From the assumptions section of 6lowpan-ND, we have:
o EUI-64s are globally unique.
o All nodes in the LLN have an EUI-64 interface identifier in order
to do address auto-configuration and detect duplicate addresses.
Thus 6lowpan-ND is already assuming we have a link-local address based
on an EUI-64. Based on those two assumptions you could greatly simplify
processing of NA by performing the following when you receive a NA message:
[1] Is the EUI-64 my address? If so skip to general processing (not
shown here)
[2] Am I a 6LR? If so continue to step 3, otherwise abort as nothing
more to do.
[3] Generate an address by performing the address autoconfiguration
algorithm on the EUI64 in the ARO with the link-local prefix
[4] Forward the message to the address generated in step 3,
recalculating ICMPv6 checksum
Such a setup has the following disadvantages:
-You ALWAYS transmit the registered address in the ARO on first hop,
wasting 16 bytes
I listed a few architectural disadvantages above. In addition this
causes more complexity in the implementation since an implementation
still has to handle NS and NA messages that do not contain an ARO, and
the rules for how such messages are processed will be different than
when the ARO is in place.
But the following advantages:
-Cannot have collision of two 802.15.4 ACK’s because you are
transmitting to two nodes at once
-Less FLASH usage, since you have removed temporary NCE, and always use
the same ARO Length which further simplifies code
The ARO length is already overloaded to distinguish between multi-hop
DAD messages (which are disjoint for all other use of NS and NA) from
normal NS/NA.
Hence as 6lowpan-nd is currently written hosts can't send ARO with
length=4 since those have completely different semantics. That detail
could be fixed, but is an example of the confusion in this space.

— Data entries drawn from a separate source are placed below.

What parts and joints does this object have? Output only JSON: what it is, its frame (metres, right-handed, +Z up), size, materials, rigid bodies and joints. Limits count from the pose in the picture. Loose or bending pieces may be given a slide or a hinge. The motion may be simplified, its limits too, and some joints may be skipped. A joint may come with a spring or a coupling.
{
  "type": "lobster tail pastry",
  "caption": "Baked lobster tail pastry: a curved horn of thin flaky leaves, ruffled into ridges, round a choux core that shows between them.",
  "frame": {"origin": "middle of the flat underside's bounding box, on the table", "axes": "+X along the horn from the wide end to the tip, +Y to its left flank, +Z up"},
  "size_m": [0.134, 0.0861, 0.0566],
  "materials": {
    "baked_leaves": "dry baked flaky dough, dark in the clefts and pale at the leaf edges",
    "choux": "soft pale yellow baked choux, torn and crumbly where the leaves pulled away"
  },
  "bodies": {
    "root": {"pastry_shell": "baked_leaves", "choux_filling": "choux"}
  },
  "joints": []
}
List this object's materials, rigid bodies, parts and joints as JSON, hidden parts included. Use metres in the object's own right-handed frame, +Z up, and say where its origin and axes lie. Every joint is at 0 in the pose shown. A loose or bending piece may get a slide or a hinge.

-Less SRAM usage, since you never need a neighbor cache entry for
multi-hop DAD to complete
First of all, wouldn't you need the SRAM once the DAD has completed?
Second of all, I think the notion of a temporary NCE is needed to avoid
security issues (preventing an off-link attacker from creating bogus
NCEs - there is no ttl check on the multi-hop DAD messages to protect
against such attacks.)
-ARO registered address can be changed by ABR. For example if ABR
notices a node is re-registering after that node reboots, the ABR could
change registered address to nodes old address in NA it sends back.
Why is this an important problem to solve? How does it relate to the
importance of your original issue around short address collisions? How
does it relate to the overall goal of making 6lowpan compact, simple,
and sufficient to handle 6lowpans.
-Avoids “hacks” when sending last-hop NA. By “hack” I mean that people
may just take registered address out of ARO, and send 802.15.4 message
to lower 16 bits of registered address, since they are only every
registering GP16 addresses in their case. By instead explicitly using
EUI-64 to generate address, you decouple the registered IPv6 address
from the MAC address used during registration. Thus the same code could
in the future be used to register any address, not just GP16 addresses.
It is only the final hop that knows if there should be any correlation
between IPv6 address & 802.15.4 address, not intermediate nodes.
I'm sure misguided implementors can still be creative in coming up with
things that violate the letter or intent of the specification.
-Does not need SLLAO in initial NS
I suspect you are referring to the notion of "first time an address is
registered with a particular 6LR" when you say "initial NS".
That notion only exists on a the 6LR. In particular, a host can not
reliably know whether or not a particular 6LR has a NCE for the host's
address.
Thus for robustness all messages that contain the ARO must be able to
function whether or not the 6LR has an NCE.
So while I understand the problem you are trying to solve, the proposed
solution looks like it is making things a few orders of magnitude worse
than the problem you tried to solve.
Introducing an "errors-to" field in the ARO (either as a MAC address or
an IP address) solves the problem without adding more confusion,
complexity, and ill-defined behaviors.